Revenons à la "Nature". Si nous appelons "Nature" la réalité, alors l'homme est un être naturel comme les autres, lapin, biche, ou ours polaire. Nous pouvons définir une autre sorte de bifurcation: considérer que les hommes et les artefact humains ne sont pas "naturels". Qu'il y a un "dehors" et un "dedans". Une nature sensible de l'homme et une nature "suprasensible" comme le revendique Kant pour sauver la liberté. Or par quelle magie une nature produirait un être qui ne serait pas naturel? par quel mystère un être naturel produirait des objets qui ne le seraient pas ? Par quel miracle l'homme se prétend-il hors nature ? Est ce parce qu'il introduit des gamètes dans un ovule in vitro ? mais d'où proviennent ces gamètes et ces ovules, ne proviennent-ils pas de la nature ? le verre de l'éprouvette n'est ce pas de la silice? Même le clonage sera toujours de la reproduction, donc un processus naturel.

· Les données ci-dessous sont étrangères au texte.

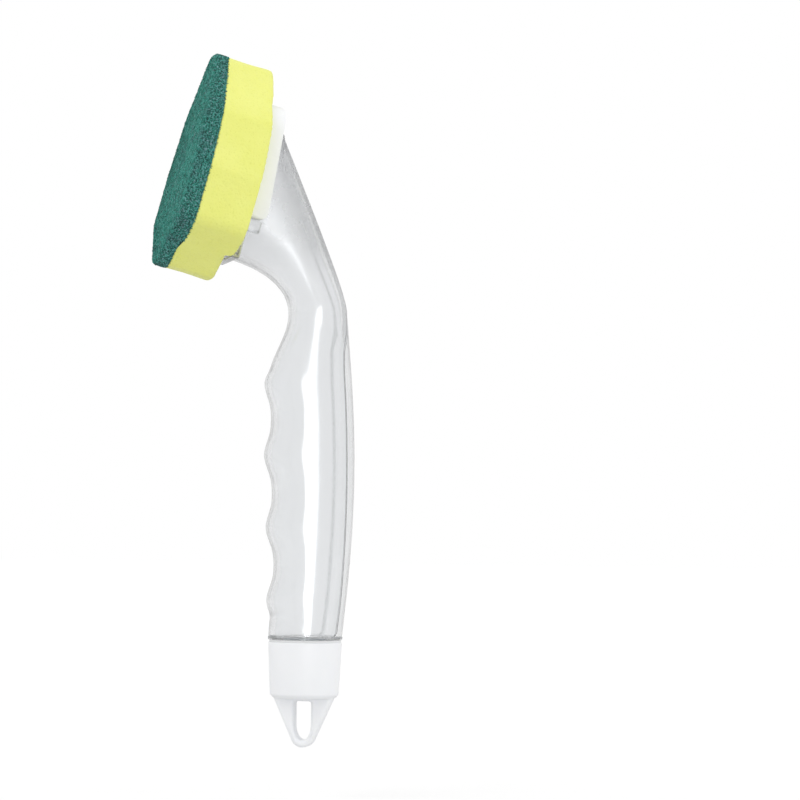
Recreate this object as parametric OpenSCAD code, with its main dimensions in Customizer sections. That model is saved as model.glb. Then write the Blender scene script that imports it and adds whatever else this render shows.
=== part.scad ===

Comme tous les organismes évolués l'homme est piloté par la nature, par exemple par sa reproduction nécessaire à l'espèce. Mais aussi il la pilote en usant de ses ressources, tout comme l'oiseau fabrique un nid avec des brindilles ou les abeilles des alvéoles de cire pour leurs larves. Il n'y a pas une nature qui s'insinue par les yeux d'un homme, et une deuxième nature représentée qui se forme dans son esprit, tout comme lorsqu'un lac reflète le ciel le reflet ne crée pas un autre ciel . Chaque organisme perçoit de ce monde ce qui lui fait sens, en tire une signification et agit en fonction de sa préservation. La tique hérite d'un monde très pauvre et l'homme d'un monde très riche mais ils appartiennent à la nature au même titre : ils sont reproduits par elle et doivent subsister, vivre dans leur "umwelt"( Mondes animaux, Monde humain. Jacob von Uexküll). Tous ce que les animaux digèrent à l'intérieur, aliments ou pensées, appartient au même monde que "l'extérieur". Nous sommes la nature, elle ne commence pas à l'extérieur de notre corps, et notre corps ne se résume pas à la conscience que nous en avons. Après la mort nous nous décomposons, tout comme le cheval ou l'oiseau. Tous les mots que nous prononçons, tous les sons que nous proférons par notre corps, n'y changeront rien.